By Camillus Eboh
ABUJA (Reuters) – West Africa’s regional bloc said it has launched a 330 kilowatt interconnection line to supply electricity from Nigeria to Niger, Burkina Faso, Benin and Togo at a cost of $568 million.
Once the newly-launched project is completed, all 14 member countries of the Economic Community of West African States (ECOWAS) will be connected, which will jump start a regional electricity market, the group said in a statement.
Heads of states from Niger and Ghana attended an ECOWAS meeting in Niger on Thursday to launch the interconnection line, which will facilitate electricity trading in the region and extend power to Burkina Faso and Niger.
ECOWAS has said it plans to pool resources to establish an electricity market to end blackouts that have blighted its member states for decades.
The transmission project will be funded by the World Bank, the African Development Bank, the French Development Agency, the European Union with consideration from Nigeria, ECOWAS said, adding that construction work will be completed in 2024.

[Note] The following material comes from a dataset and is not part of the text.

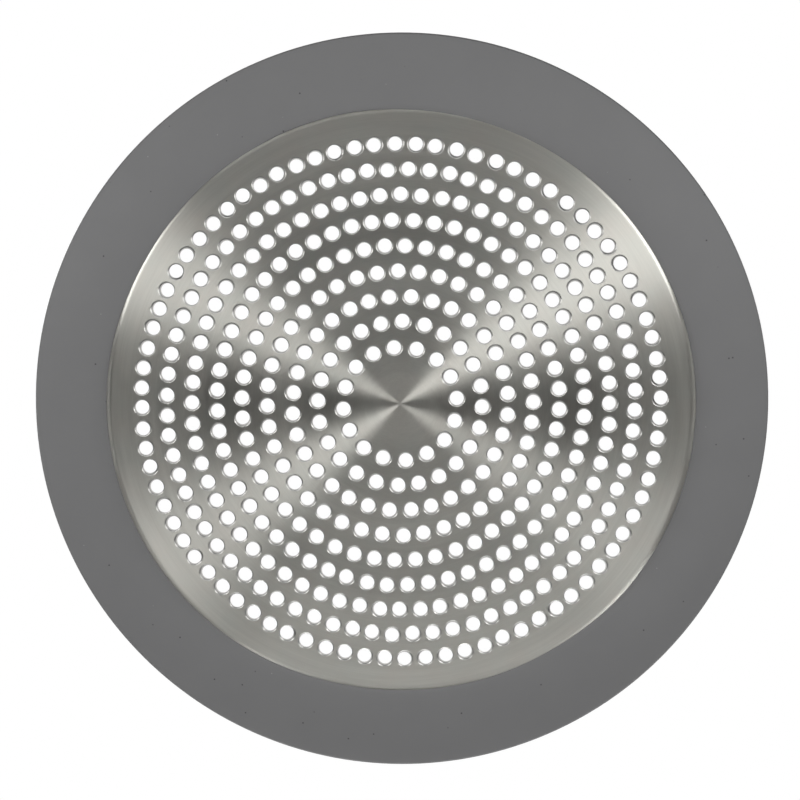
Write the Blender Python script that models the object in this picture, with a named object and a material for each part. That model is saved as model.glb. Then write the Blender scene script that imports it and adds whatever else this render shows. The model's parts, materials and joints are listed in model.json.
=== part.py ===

Two similar projects are ongoing — the construction of nearly 1,700 km line to connect Senegal, the Gambia, Guinea, Guinea Bissau and 1,300 km interconnection lines from Ivory Coast, Liberia, Sierra Leone, and Guinea.
Africa’s biggest economy, Nigeria, broke up its power generation and distribution monopoly almost 10-years ago in the hope that it would attract foreign investors.
But despite Nigeria’s privatisation of the sector, the amount of power produced has stagnated at around half its total capacity.